The ARC also reports rule changes for 2016 Discovery Programme applications. Most are innocuous, but one looks intriguing. A chief investigator must “be an employee for at least 0.2 FTE at an eligible organisation; or be a holder of an emeritus appointment at an eligible organisation.” I would love to report that this is to close a loophole which somebody had used to game the process but sadly no, the ARC advises it is only about clarity.
Stoic but sceptical
There is no faulting Tony Peacock for resilience – the head of the Cooperative Research Centres Association calmly cops hard knocks. When the next CRC funding round was cancelled in the budget and a review of the programme announced Dr Peacock got on with promoting CRC achievements. Yesterday he responded to Industry Minister Ian Macfarlane’s announcement of the Industry Growth Centres (which look like competition for the CRCs) with equivalent calm, suggesting the IGS “will be very different to CRCs, even though they have shared objectives.” But while he is careful not to criticise, one of the differences is that the IGS may not work as expected. Dr Peacock says the similar UK Catapult Centre Programme requires participants to raise 33 per cent of revenue from industry after five years. In contrast the IGS are expected to earn 100 per cent of income from partners in four. If the UK experience applies Dr Peacock points to three potential problems, centres focus on working with large companies not start-ups, playing safe with a contract research approach, which does not appeal to top scientists who want to do entirely new work and ignoring new industries.

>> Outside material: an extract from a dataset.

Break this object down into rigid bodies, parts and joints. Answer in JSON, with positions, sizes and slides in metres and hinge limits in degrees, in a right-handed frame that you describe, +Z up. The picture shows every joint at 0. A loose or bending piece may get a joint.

He also adds “many” National Collaborative Research Infrastructure Scheme centres “are falling off a funding cliff”. “If we are honest, some of that problem is because overly ambitious business plans that envisaged a hand over from government to business funding were accepted.” Not that he thinks the IGC program is doomed or anything.
Selling soon
The ANU activists who pushed for the university to sell its shares in fossil fuel companies must be pleased with the impact. Universities report people asking where there funds are invested. Watch for institutions selling unpopular stocks soon to beat the expected share slide.
Research not what it was
Higher education analyst Gavin Moodie suggests Industry Minister Macfarlane push for applied research continues a long-term trend. He quotes Australian Bureau of Statistics figures showing that in 1992 “pure basic” work accounted for 40 per cent of higher education research but 20 years later it was down to 24 per cent. In contrast, applied research grew from 30 per cent to 45 per cent and with experiential development now amounts to 53 per cent of total outlays. “Such a major change in higher education’s research orientation at least warrants discussion. Before starting to ‘focus’ government funding on university research there should be a discussion of how much and what type of the nation’s research should be done in universities and how much and what type of research should be done in other bodies such as government research agencies and business,” Mr Moodie says.
Paychecks and priorities
In the US consultancy Payscale has published its top-paying undergraduate degrees list for this year, which shows STEM disciplines occupying 23 of the 25 places – the others being economics (19) and government (23). The first HASS discipline is philosophy at 49 and the first business degree is supply chain management at 35. The last four of 207 degrees are all in early childhood education – which surely says something about priorities.
Gosh thanks
Journal publisher John Wiley is very pleased with its new Open Access Account Dashboard. This service to the research community, “provides funder and institutional customers with complete control over their open access funds online. Account holders can approve or deny open access payment requests immediately while authors will be informed of decisions as soon as they are made.” But who is requesting open access payment, authors whose research must be open to all under public funding agreements? ‘Fraid not – the journal publishers charge research agencies to publish papers that cannot be kept indefinitely behind paywalls, even though the publishers pay authors nothing in the first place.